Modelling results show that when components with information (data) increase, the inspection time for components decreases, and the remanufacturing cycle time also decreases. When the number of components with information increases, the number of components for remanufacturing also goes up. This puts pressure on existing capacity, encouraging management to reduce the components with information so as not to overload the system. Furthermore, from the simulation, it is seen that the system will not be able to cope if the components with information are increased without a corresponding rise in manufacturing. This is important for manufacturers in order to ensure sustained efficiency in the system.
Finally, it was observed that the values (built around the data) are more discretely occurring than dynamic. A part comes in for remanufacturing, the data is utilised and analysed, a decision is taken to remanufacture or not, and the process is completed. As a further work, it is recommended that other modelling and simulation techniques such as discrete event simulation are deployed in the investigation of the relationship between data from sensors and remanufacturing. This may uncover other values important to the remanufacturer. The modelling and simulation in this research was completed with hypothetical data which was approved by the team of experts constituting the respondents for this study.
Limitations and Further Research
For further research, it is recommended that results from sensor-embedded products, such as the FC or RESS, be utilised as a validation procedure where the data is collected over a longer period of time. Within the established cycle time, the BMS produces data for each of the identified parameters. It is recommended that real-time figures be extracted for the FC and other sensor-enabled battery components such as the rechargeable energy storage system as a means for validation. This could further inform useful relationships between data and remanufacturing.
One limitation in this model is that the results are essentially time-driven. Thus, important issues in the decision to remanufacture, such as cost, component value and remanufacturability of the component do not feature in the model. This could be an area for future research.
Rich and detailed answers were sought during the qualitative interview, with the list of questions prepared serving as a guide. However, while all of the respondents had remanufacturing engagements outside the UK, they were all based in the UK. This may be argued to lack representation, as opposed to if the respondents had been based across different global geographical locations. It is recommended that a wider sample of respondents be utilised in further research.
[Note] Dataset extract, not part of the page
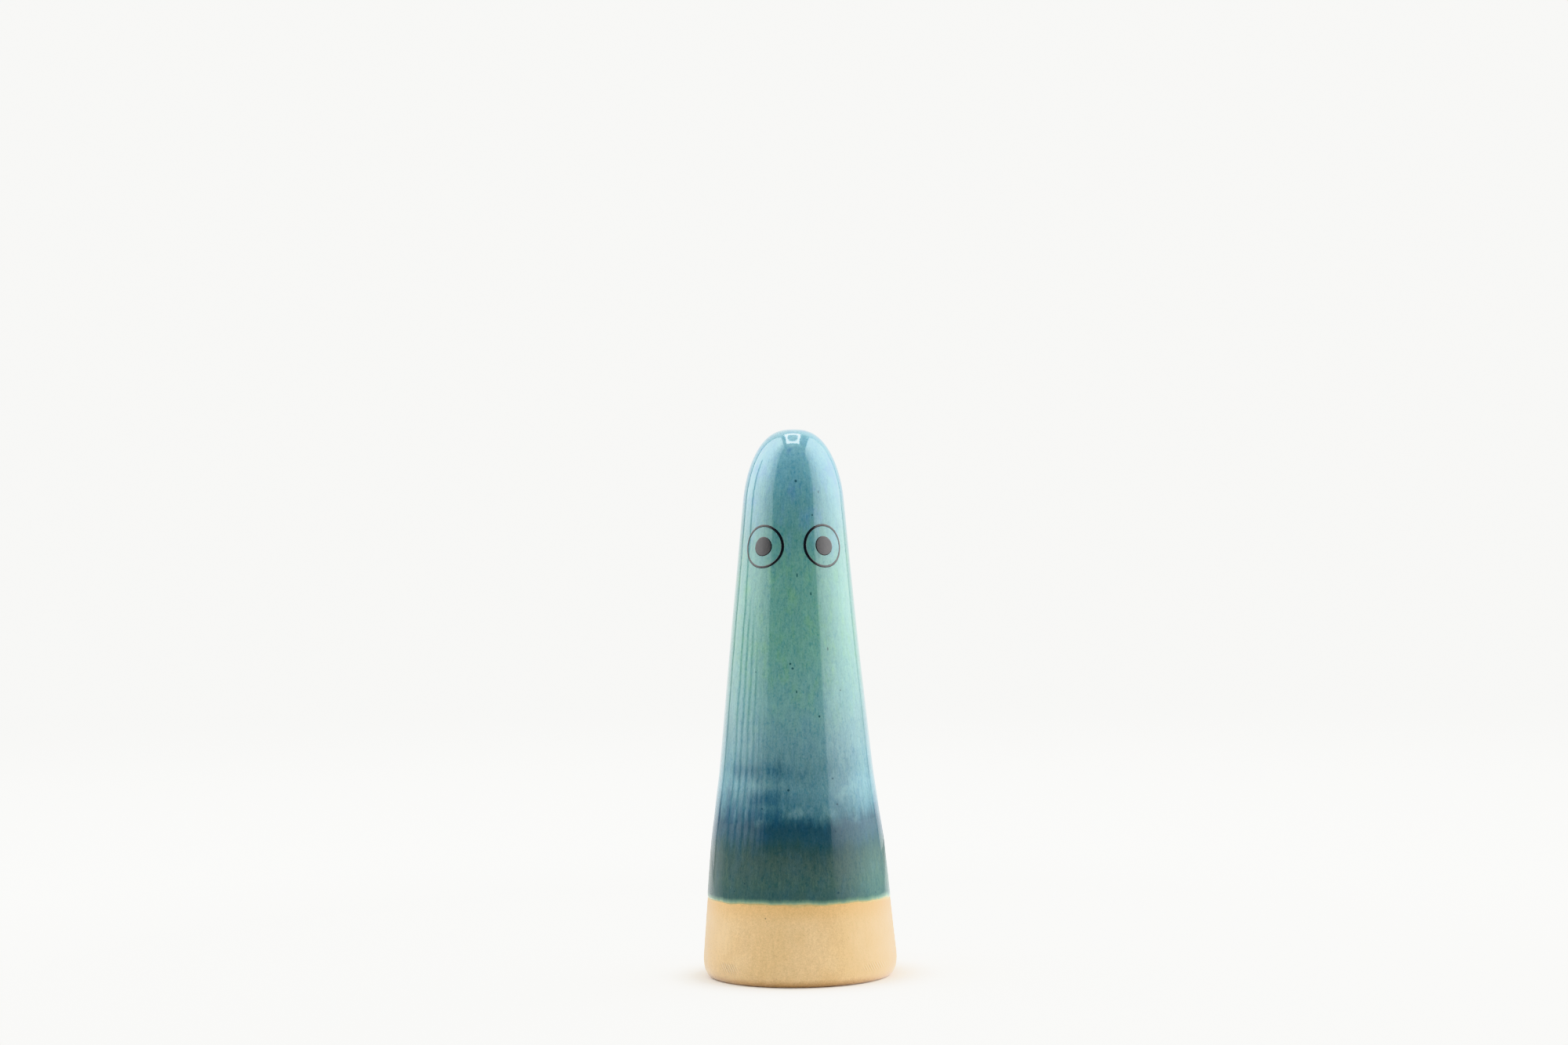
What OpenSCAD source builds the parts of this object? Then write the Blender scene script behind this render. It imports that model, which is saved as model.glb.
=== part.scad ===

Information and data sharing by manufacturers and OEMs remains a challenge in research, as original data is increasingly viewed as a competitive advantage by companies. Thus, accessing data such as data from sensors for EOL research is a limitation of this research. While investigation of data sharing and collection paradigms is outside the scope of this research, OEMs and automotive companies can be encouraged to share data for research when there are viable benefits for them to do so.